2. When it is used concerning the doctrines of the Gospel.

3. In reference to our fellow-men. Where is this pure language spoken? In the Bible; from the pulpit; in Christian society.

II. Our common worship. All converted men and women do call upon the name of the Lord.

1. In public.

2. In private prayer.

3. In making Christian profession.

III. We should serve Him with one consent. When the Lord saves souls, it is that they may serve Him. “Serve and save” are two good words to put together, but you must take care which you put first. Note that the service is, and must be, altogether voluntary. It is not “with one constraint,” but with one consent. (C. H. Spurgeon.)
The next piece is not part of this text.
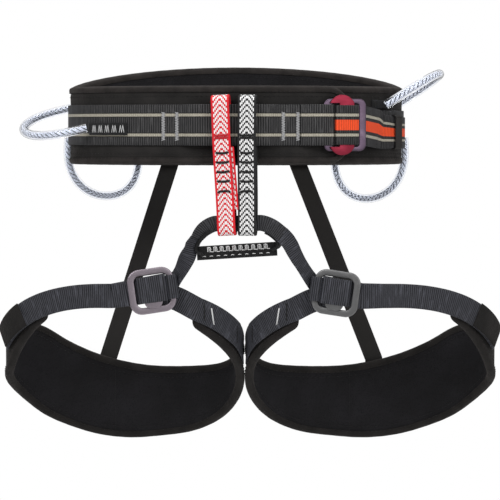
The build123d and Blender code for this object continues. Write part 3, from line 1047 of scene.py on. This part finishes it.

To serve Him with one consent.

The adaptation of/ the established Church to the prophesied purposes of God

The right improvement of life consists, mainly, in two grand pursuits; our personal preparation to meet our God, and the proper employment of our talents lot edification and benefit to our fellow-men. These two pursuits will generally be found to prosper the most when they are duly carried on together. Hence it is necessary to press on your attention your Christian obligations. The manifold varieties of Christian benevolence will be found resolvable into two classes: the one relating to the temporal, the other to the spiritual good of our brethren of mankind. God’s purpose is, the extension among mankind of “the knowledge of the one true God, and Jesus Christ whom He hath sent”; His end is, that we, through Divine grace, should secure the eternal salvation of our perishing brethren.

1. The foundation of all our hopes and confidence for success, in the purpose of God, as shown in revelation, concerning the universal extension of religious knowledge in the world.

2. There is a peculiar adaptation in the system of our national Church for the promotion, under the Divine blessing, of the gracious purpose of Jehovah. This is seen in--

(1) The purity of her doctrines.

(2) In the spirituality of her ordinances.

(3) In the catholicity of her devotions.

A plea for the promulgation of the scriptural principles of our Church among the rising generation. (W. Scoresby, B. D.)